In his time, he was called an iconoclast, a leftist and an anarchist. He wore all those badges with honour, but he also understood the traditions he railed against. He was the son of a major-general, a Scot, who was serving in India when Lindsay was born. When he made If . . ., in 1968, there was no doubting his grasp of all the humbug behind the officer class, the legend of Empire and the public school ethos. If . . . is not satire; it's revolutionary and ecstatic in its sense of a necessary, cleansing violence. But it knew the world it deplored (Anderson had been at Cheltenham), and it had a wry compassion for the old order that had to be blown up. There was no bitterness in Anderson's anger (none of that creeping socialist resentment). He reckoned that privilege, power and pomp had honorably earned their dose of gunpowder.
He was never just a film director - who can be, in Britain? Yet whereas some directors simply linger and languish between projects, Anderson carried on the rich life that was always more important to him than movies. All his adult life, he was a writer. When he went back to Wadham College, Oxford, after war service as an infantry officer, he was the leading spirit in a group that founded the film magazine Sequence. The group included Gavin Lambert, Karel Reisz and Tony Richardson, who noted in his autobiography how Sequence 'concentrated on the poetic and humane life of movies, a central tradition which today is pathetically ignored by most of the film schools'.

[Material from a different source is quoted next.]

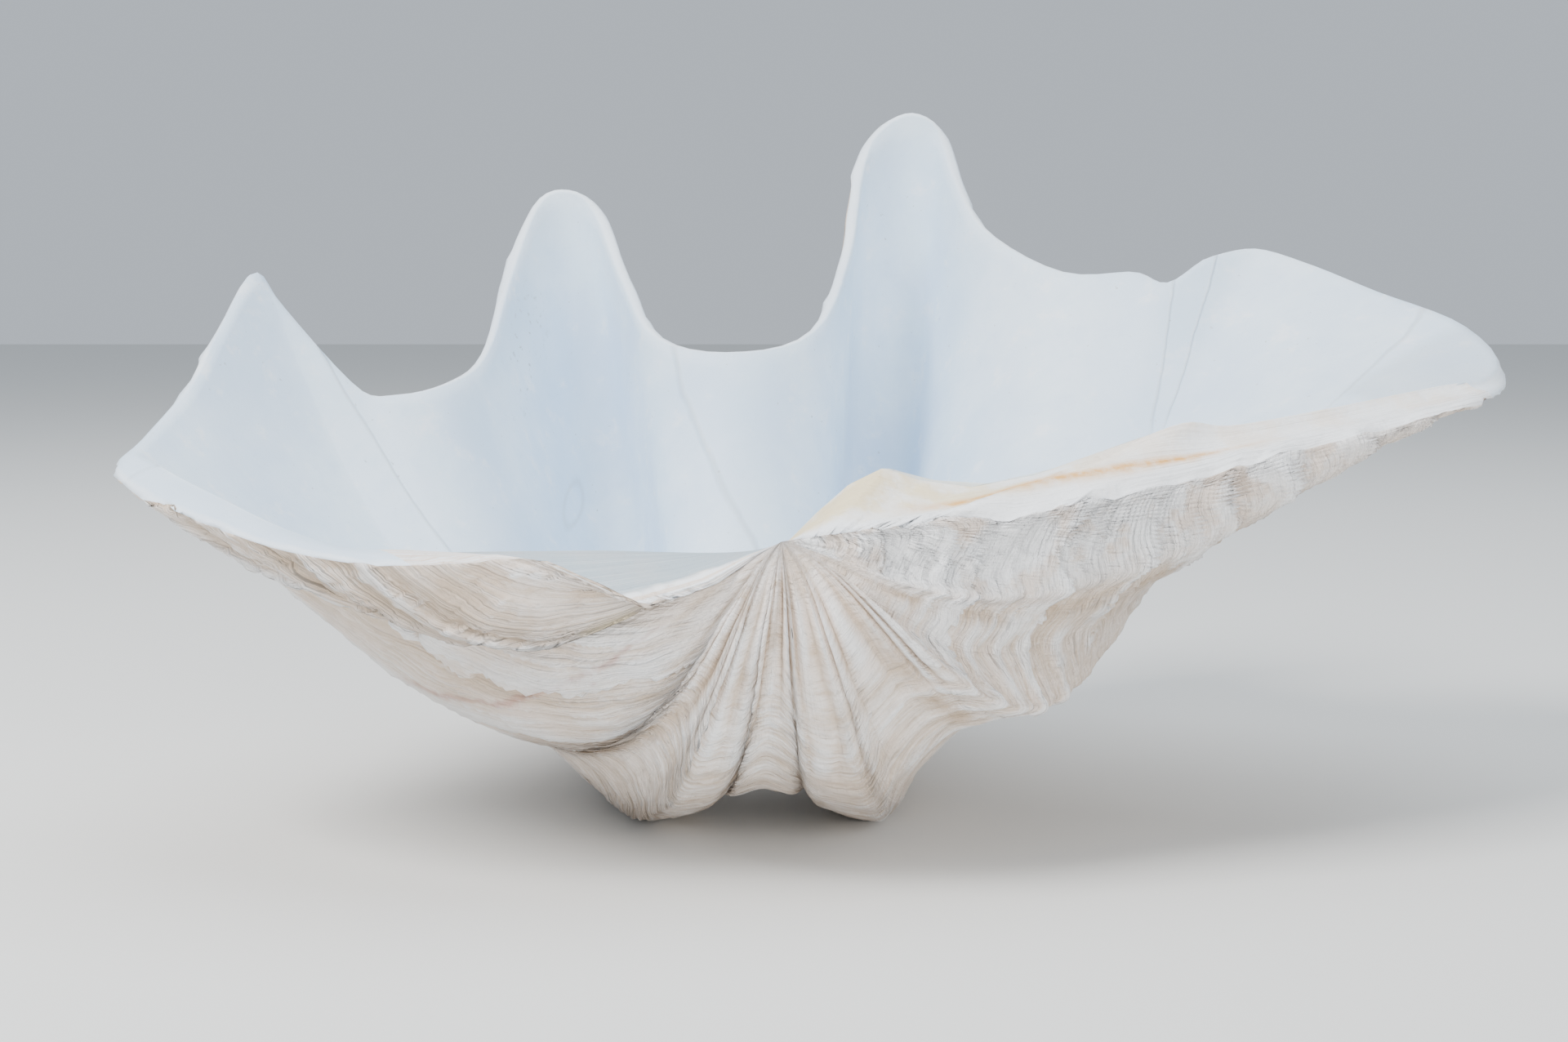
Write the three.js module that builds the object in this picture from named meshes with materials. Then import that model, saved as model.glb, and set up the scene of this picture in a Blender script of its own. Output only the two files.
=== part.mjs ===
// One half of a giant clam's shell, lying cup up on the bottoms of its middle ribs.
// Millimetres, +Z up, the hinge towards -Y. The shell is modelled from its beak, the point that it
// grew from, and moved at the end so that the middle of its footprint stands on the origin.
// It grew as one piece, so it is one closed solid: an outer wall and an inner wall that both grow by
// one rule, joined round the edge, and joined through the thick hinge plate along the back.
import * as THREE from 'three';

const COIL = THREE.MathUtils.degToRad(73);       // outer wall's turn for each e-fold of growth
const COIL_START = 0.1;                          // growth before the beak, which keeps its coil open
const INNER_TURN = THREE.MathUtils.degToRad(66); // inner wall's turn from the hinge plate to the edge
const FIRST_GROWTH = 0.04;                       // size of the first modelled growth line, edge = 1
const FIRST_INNER = 0.04;                        // the same for the inner wall
const EDGE_THICKNESS = 7;                        // wall thickness at the edge
const INNER_SAG = 0.92;                          // share of the outer wall's sag that the inner wall takes
const INNER_SPREAD = 0.9;                        // the same for its spread
const PLATE_START = [-4, 32, -8];                // inner corner of the hinge plate, behind the beak
const BYSSAL_SHELF = [-52, 12, 14];              // inner edge's set-back over the byssal notch
const HINGE_SHELF = [95, 46, 26];                // inner edge's set-back at the hinge plate's far end
const TOOTH_X = 34;                              // hinge tooth's middle, across from the beak
const TOOTH_WIDTH = 13;
const TOOTH_HEIGHT = 16;
const WORN_BOTTOM = 4;                           // depth worn off flat under the ribs that it stands on
const STEPS_PER_POINT = 2;                       // grid columns for each edge point
const GROWTH_ROWS = 22;                          // grid rows from the beak to the edge

// The edge, from the byssal notch round the far side to the hinge plate's end. Each row is a point on
// the edge, across, back and up from the beak, then how far the wall below it sags back and up, then
// how its sideways growth is spread: under 1 is early, over 1 is late.
const EDGE = [
  // byssal notch and the flared side beyond it
  [-49, -14, -22, 0, -1, 1],
  [-84, -16, -5, 0, -16, 1.02],
  [-119, -10, -7, 5, -30, 1.03],
  [-150, -2, -8, 7, -35, 1.05],
  [-184, 10, -4, 8, -30, 1.06],
  [-217, 30, 4, 8, -23, 1.08],
  // left end lobe
  [-245, 54, 11, 6, -17, 1.03],
  [-264, 85, 19, 2, -11, 0.98],
  [-262, 120, 26, 2, -17, 0.93],
  // first finger, pointed
  [-253, 160, 46, 1, -32, 0.88],
  [-248, 190, 70, 0, -46, 0.95],
  [-240, 222, 94, 0, -53, 1.03],
  [-226, 228, 78, 0, -48, 1.11],
  // first bay
  [-194, 230, 42, 0, -34, 1.05],
  [-175, 236, 38, 0, -34, 0.99],
  [-156, 255, 43, -1, -41, 0.96],
  // second finger, broad
  [-145, 290, 55, 3, -44, 0.93],
  [-139, 335, 88, 16, -50, 0.86],
  [-127, 365, 127, 47, -59, 0.79],
  [-110, 374, 136, 53, -56, 0.83],
  [-91, 368, 126, 48, -47, 0.99],
  [-75, 336, 92, 17, -32, 1.14],
  // middle bay
  [-57, 300, 63, 2, -37, 1.1],
  [-22, 280, 56, 0, -38, 1.06],
  [12, 304, 66, 2, -37, 1.03],
  // third finger, the tallest
  [29, 350, 104, 17, -28, 1.01],
  [37, 388, 148, 33, -39, 0.84],
  [49, 398, 168, 45, -49, 0.67],
  [67, 402, 176, 50, -58, 0.5],
  [84, 398, 166, 42, -52, 0.52],
  [92, 378, 139, 15, -33, 0.53],
  [105, 348, 113, 2, -13, 0.55],
  // third bay, shallow, with a nick at its end
  [137, 310, 93, -1, 6, 0.57],
  [169, 298, 93, -1, 6, 0.6],
  [183, 290, 88, -1, 8, 0.61],
  // fourth finger, low and broad
  [202, 296, 100, -1, 10, 0.62],
  [226, 300, 104, -1, 16, 0.63],
  [250, 284, 96, 0, 21, 0.76],
  [275, 254, 83, 1, 25, 0.9],
  // right end
  [301, 210, 69, -4, 25, 1.03],
  [307, 165, 52, -9, 25, 0.99],
  [292, 132, 44, -15, 20, 0.96],
  [261, 105, 39, -18, 11, 0.92],
  // outer edge of the hinge plate
  [204, 72, 28, -15, 4, 0.94],
  [152, 44, 18, -9, -2, 0.96],
  [104, 22, 10, -4, -5, 0.98],
  [57, 6, 6, 0, -8, 1],
];

const SPANS = EDGE.length - 1;
const COLUMNS = SPANS * STEPS_PER_POINT + 1;

// Smooth curve through rows of numbers, evaluated at a place given in rows.
function alongEdge(place) {
  const i = Math.min(Math.floor(place), SPANS - 1);
  const t = place - i;
  const row = (n) => EDGE[Math.min(Math.max(n, 0), SPANS)];
  return EDGE[0].map((_, c) => {
    const [a, b, d, e] = [row(i - 1)[c], row(i)[c], row(i + 1)[c], row(i + 2)[c]];
    const slopeIn = (d - a) / 2;
    const slopeOut = (e - b) / 2;
    return b + t * slopeIn + t * t * (3 * (d - b) - 2 * slopeIn - slopeOut)
      + t * t * t * (2 * (b - d) + slopeIn + slopeOut);
  });
}

// Age of a growth line, 1 at the edge.
function age(size) {
  return (size + COIL_START) / (1 + COIL_START);
}

// Growth rule: the edge made smaller, spread sideways, and turned down and forward about the hinge line.
function grown(from, edge, size, spread, turn) {
  const out = edge.clone().sub(from).multiplyScalar(size);
  out.x *= age(size) ** (spread - 1);
  out.applyAxisAngle(new THREE.Vector3(1, 0, 0), -turn);
  return out.add(from);
}

// Sag of a wall, none at the beak or the edge and most two thirds of the way out.
function sagShare(size) {
  return 6.75 * size * size * (1 - size);
}

const beak = new THREE.Vector3(0, 0, 0);
const plateStart = new THREE.Vector3(...PLATE_START);

function outerPoint(place, size) {
  const [x, y, z, sagBack, sagUp, spread] = alongEdge(place);
  const point = grown(beak, new THREE.Vector3(x, y, z), size, spread, -COIL * Math.log(age(size)));
  point.y += sagBack * sagShare(size);
  point.z += sagUp * sagShare(size);
  return point;
}

// Outward direction of the outer wall at its edge, from two short steps on the wall.
function edgeNormal(place) {
  const along = outerPoint(Math.min(place + 0.05, SPANS), 1).sub(outerPoint(Math.max(place - 0.05, 0), 1));
  const outward = outerPoint(place, 1).sub(outerPoint(place, 0.98));
  return outward.cross(along).normalize();
}

function innerPoint(place, size) {
  const [, , , sagBack, sagUp, spread] = alongEdge(place);
  const atNotch = 1 - THREE.MathUtils.smoothstep(place, 0, 3.5);
  const atHinge = THREE.MathUtils.smoothstep(place, SPANS - 5, SPANS);
  const edge = outerPoint(place, 1).addScaledVector(edgeNormal(place), -EDGE_THICKNESS);
  edge.addScaledVector(new THREE.Vector3(...BYSSAL_SHELF), atNotch);
  edge.addScaledVector(new THREE.Vector3(...HINGE_SHELF), atHinge);
  const innerSpread = 1 + INNER_SPREAD * (spread - 1);
  const point = grown(plateStart, edge, size, innerSpread, INNER_TURN * (1 - size));
  point.y += INNER_SAG * sagBack * sagShare(size);
  point.z += INNER_SAG * sagUp * sagShare(size) * (1 - atNotch);
  const tooth = Math.exp(-(((point.x - TOOTH_X) / TOOTH_WIDTH) ** 2));
  point.z += TOOTH_HEIGHT * tooth * THREE.MathUtils.smoothstep(place, SPANS - 3.5, SPANS);
  return point;
}

const points = [];
const triangles = [];

function addPoint(point) {
  points.push(point);
  return points.length - 1;
}

function addQuad(a, b, c, d) {
  triangles.push(a, b, c, a, c, d);
}

const beakIndex = addPoint(beak);
const plateIndex = addPoint(plateStart);
const outer = [];
const inner = [];
for (let column = 0; column < COLUMNS; column += 1) {
  const place = column / STEPS_PER_POINT;
  outer.push([]);
  inner.push([]);
  for (let row = 0; row < GROWTH_ROWS; row += 1) {
    const step = row / (GROWTH_ROWS - 1);
    outer[column].push(addPoint(outerPoint(place, FIRST_GROWTH ** (1 - step))));
    inner[column].push(addPoint(innerPoint(place, THREE.MathUtils.lerp(FIRST_INNER, 1, step))));
  }
}

const lastRow = GROWTH_ROWS - 1;
for (let column = 0; column < COLUMNS - 1; column += 1) {
  const next = column + 1;
  triangles.push(beakIndex, outer[column][0], outer[next][0]);
  triangles.push(plateIndex, inner[next][0], inner[column][0]);
  for (let row = 0; row < lastRow; row += 1) {
    addQuad(outer[column][row + 1], outer[next][row + 1], outer[next][row], outer[column][row]);
    addQuad(inner[column][row], inner[next][row], inner[next][row + 1], inner[column][row + 1]);
  }
  addQuad(inner[column][lastRow], inner[next][lastRow], outer[next][lastRow], outer[column][lastRow]);
}

// The hinge plate's top closes the solid along both of its sides.
const lastColumn = COLUMNS - 1;
addQuad(beakIndex, plateIndex, inner[0][0], outer[0][0]);
addQuad(outer[lastColumn][0], inner[lastColumn][0], plateIndex, beakIndex);
for (let row = 0; row < lastRow; row += 1) {
  const next = row + 1;
  addQuad(outer[0][row], inner[0][row], inner[0][next], outer[0][next]);
  addQuad(outer[lastColumn][next], inner[lastColumn][next], inner[lastColumn][row], outer[lastColumn][row]);
}

// Stand it on the origin, and wear the lowest spots flat.
const box = new THREE.Box3().setFromPoints(points);
const middle = box.getCenter(new THREE.Vector3());
for (const point of points) {
  point.x -= middle.x;
  point.y -= middle.y;
  point.z = Math.max(point.z - box.min.z - WORN_BOTTOM, 0);
}

const geometry = new THREE.BufferGeometry().setFromPoints(points);
geometry.setIndex(triangles);
geometry.computeVertexNormals();

const shellMaterial = new THREE.MeshStandardMaterial({ color: 0xe6e1d8, roughness: 0.6, metalness: 0 });
const shell = new THREE.Mesh(geometry, shellMaterial);
shell.name = 'clam_shell';

const part = new THREE.Group();
part.add(shell);

export default part;
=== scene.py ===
"""Giant clam shell half: the visible shell, its materials and the studio it is shown in."""
import math
from collections import namedtuple

import bpy
import numpy as np
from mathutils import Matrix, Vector


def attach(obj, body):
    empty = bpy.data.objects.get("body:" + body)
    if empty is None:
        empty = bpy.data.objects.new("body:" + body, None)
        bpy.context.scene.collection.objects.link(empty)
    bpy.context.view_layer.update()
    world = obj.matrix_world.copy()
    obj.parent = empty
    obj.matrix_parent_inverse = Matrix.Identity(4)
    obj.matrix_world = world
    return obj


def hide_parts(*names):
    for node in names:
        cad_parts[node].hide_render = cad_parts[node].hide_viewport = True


bl_info = {
    "name": "Giant clam shell half",
    "version": (1, 0, 0),
    "blender": (4, 5, 0),
    "location": "3D View > Sidebar > Clam shell",
    "description": "Grows one half of a giant clam's shell and sets up a plain studio round it",
    "category": "Object",
}

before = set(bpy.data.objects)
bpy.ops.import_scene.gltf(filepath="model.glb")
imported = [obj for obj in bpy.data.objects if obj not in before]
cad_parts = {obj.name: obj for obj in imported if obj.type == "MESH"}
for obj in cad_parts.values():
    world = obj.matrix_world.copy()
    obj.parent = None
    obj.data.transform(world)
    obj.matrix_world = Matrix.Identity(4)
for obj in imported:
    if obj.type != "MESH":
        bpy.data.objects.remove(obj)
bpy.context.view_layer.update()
MM = 0.001

# The beak is the point that the shell grew from. Every other place is given from it, in millimetres:
# across, back from the hinge, and up.
BEAK = Vector((-0.0211, -0.1930, 0.1315))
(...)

In the Fifties, Anderson made documentaries, and was very important in the Free Cinema movement which was too simplistically called 'socialist'. Anderson's best films - O Dreamland and Thursday's Children (about deafness, and an Oscar winner) - were poetic journeys into private experience and a surreal view of society. Anderson's masters were Jean Vigo (Zero de conduite and L'Atalante) and even Luis Bunuel. Like them, within the blaze of anarchy he delighted in the beauty of flames.

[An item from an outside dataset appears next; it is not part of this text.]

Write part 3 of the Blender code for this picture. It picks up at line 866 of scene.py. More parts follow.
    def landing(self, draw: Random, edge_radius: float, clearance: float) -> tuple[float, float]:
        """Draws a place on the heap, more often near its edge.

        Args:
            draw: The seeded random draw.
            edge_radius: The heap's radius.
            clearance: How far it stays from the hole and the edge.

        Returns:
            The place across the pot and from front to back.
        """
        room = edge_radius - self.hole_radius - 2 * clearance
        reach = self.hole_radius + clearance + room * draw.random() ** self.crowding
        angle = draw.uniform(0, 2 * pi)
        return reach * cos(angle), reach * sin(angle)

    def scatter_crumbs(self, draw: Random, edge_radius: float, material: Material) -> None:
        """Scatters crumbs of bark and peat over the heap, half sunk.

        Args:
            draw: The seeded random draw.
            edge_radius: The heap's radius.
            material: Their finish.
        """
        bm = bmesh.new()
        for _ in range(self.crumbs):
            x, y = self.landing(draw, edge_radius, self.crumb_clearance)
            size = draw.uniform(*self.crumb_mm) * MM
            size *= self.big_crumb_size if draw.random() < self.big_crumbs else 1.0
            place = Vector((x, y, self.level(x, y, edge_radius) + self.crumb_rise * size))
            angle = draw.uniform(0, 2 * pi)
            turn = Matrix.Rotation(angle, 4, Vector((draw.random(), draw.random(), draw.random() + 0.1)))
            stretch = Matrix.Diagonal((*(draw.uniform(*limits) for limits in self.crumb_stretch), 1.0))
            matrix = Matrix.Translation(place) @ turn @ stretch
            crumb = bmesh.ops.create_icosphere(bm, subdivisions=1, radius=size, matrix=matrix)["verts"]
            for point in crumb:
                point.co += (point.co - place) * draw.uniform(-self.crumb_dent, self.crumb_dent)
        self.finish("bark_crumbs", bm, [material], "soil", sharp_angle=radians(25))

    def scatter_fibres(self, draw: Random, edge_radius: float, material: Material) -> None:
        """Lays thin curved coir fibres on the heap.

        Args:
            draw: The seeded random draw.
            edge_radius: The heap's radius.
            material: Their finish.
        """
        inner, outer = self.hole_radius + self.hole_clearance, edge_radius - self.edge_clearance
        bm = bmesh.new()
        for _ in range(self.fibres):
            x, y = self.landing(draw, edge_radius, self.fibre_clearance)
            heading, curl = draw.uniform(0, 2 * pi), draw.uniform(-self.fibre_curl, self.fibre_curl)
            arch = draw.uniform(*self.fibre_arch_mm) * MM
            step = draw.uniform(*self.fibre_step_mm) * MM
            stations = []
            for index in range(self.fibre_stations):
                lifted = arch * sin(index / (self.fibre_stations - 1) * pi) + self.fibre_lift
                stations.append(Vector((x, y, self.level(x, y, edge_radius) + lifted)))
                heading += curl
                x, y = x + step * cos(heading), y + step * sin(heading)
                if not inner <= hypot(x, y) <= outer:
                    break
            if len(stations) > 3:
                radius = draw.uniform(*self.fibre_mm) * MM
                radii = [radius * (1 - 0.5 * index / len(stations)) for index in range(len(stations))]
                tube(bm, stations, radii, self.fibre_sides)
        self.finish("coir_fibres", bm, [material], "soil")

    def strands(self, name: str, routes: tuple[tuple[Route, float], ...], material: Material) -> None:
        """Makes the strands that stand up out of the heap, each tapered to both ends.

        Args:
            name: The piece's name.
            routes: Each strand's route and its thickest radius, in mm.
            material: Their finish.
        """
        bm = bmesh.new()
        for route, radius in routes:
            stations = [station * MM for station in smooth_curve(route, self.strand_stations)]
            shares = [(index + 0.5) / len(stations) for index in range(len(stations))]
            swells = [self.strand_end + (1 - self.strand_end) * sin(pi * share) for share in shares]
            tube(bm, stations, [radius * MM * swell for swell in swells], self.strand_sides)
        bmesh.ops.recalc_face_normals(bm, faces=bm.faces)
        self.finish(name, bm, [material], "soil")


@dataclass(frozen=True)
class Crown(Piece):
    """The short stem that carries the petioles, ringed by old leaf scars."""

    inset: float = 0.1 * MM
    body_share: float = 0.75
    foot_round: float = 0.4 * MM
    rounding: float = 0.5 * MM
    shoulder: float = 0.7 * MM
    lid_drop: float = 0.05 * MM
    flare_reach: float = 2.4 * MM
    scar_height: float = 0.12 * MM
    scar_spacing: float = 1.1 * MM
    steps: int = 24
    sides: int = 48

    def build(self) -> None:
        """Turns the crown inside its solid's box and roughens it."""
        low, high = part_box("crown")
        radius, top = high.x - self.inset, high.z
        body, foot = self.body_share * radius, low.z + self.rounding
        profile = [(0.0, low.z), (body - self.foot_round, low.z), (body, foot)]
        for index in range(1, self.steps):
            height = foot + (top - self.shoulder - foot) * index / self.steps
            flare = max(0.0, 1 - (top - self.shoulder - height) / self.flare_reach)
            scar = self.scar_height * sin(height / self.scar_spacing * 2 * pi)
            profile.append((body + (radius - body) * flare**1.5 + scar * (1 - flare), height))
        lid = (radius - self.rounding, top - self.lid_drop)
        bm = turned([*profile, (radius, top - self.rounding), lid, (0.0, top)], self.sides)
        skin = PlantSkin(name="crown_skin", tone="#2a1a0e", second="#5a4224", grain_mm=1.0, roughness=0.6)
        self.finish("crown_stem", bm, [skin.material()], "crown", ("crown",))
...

He had an 18th-century look, and a Scots articulateness. He had a fierce jaw, an eagle's nose, a trap of a mouth and interrogatory, merry eyes. He was in many ways a loner, yet he was a valued thorn in many sides, beloved for his witty advice, his warming wrath and his steadfast urging that people stay alert. In 1958, Sight and Sound ran a discussion on the state of film criticism. Anderson was the only one who sounded awake. He was a man who could hardly speak without delivering credos and his words then are as true as ever - and more urgent now that he is gone: 'What we need is something at once more edgy and personal . . . The criticism we desperately need should be enthusiastic, violent and responsible, all at the same time.'
THE STAGE DIRECTOR
Irving Wardle
Lindsay Anderson was a founder member of the quarrelsome little family who remade the English theatre in the 1950s. Of the improbable revolutionaries who joined George Devine's Royal Court, he was the unlikeliest to mount the barricades: a demotic elitist; a radical with the manner of a Guards officer; and a man born to lead who found himself in a subordinate role. His strengths were his Orwellian clarity of mind, the fierce devotion he gave his chosen authors (John Arden, David Storey) and a series of landmark productions (directed mainly in his thirties) of incomparable sensitivity and precision.
It was his production of Serjeant Musgrave's Dance in 1961 that first released Arden as a front-line political playwright; and for which Anderson waged a vigorous campaign against the critics (the Sunday Times had called the play 'another dreadful ordeal'). But his central achievement was with a succession of Storey plays all of which broke new ground in different ways. The Changing Room, set before and after a rugger match, launched the Court's rediscovery of naturalism. Home, with Gielgud and Ralph Richardson, was an exquisitely nuanced dialogue in 'dead time', creating the maximum impact with the minimum means. Anderson could tamper with texts: he co-opted Max Frisch into the CND by ending Biedermann and the Fire-raisers with a nuclear strike (for which, he claimed, Olivier's National Theatre would never employ him again). But when he directed the smash-hit premiere of Ben Travers's The Bed Before Yesterday, I remember the ancient author, in tears of gratitude, saying that Anderson had treated him as if he were Chekhov. More than anyone else, he fulfilled the Court's policy of making classics look like new plays, and new plays look like classics.
Later, as his theatrical world contracted, he remained wedded to the actors and designer (Jocelyn Herbert) of his Sloane Square days: a monastic perfectionist, glad to be out of step with a his radical successors. He had a reputation for being cantankerous. But there seems rather less ground for hope now that Lindsay is no longer there to tell us that Britain is all washed up.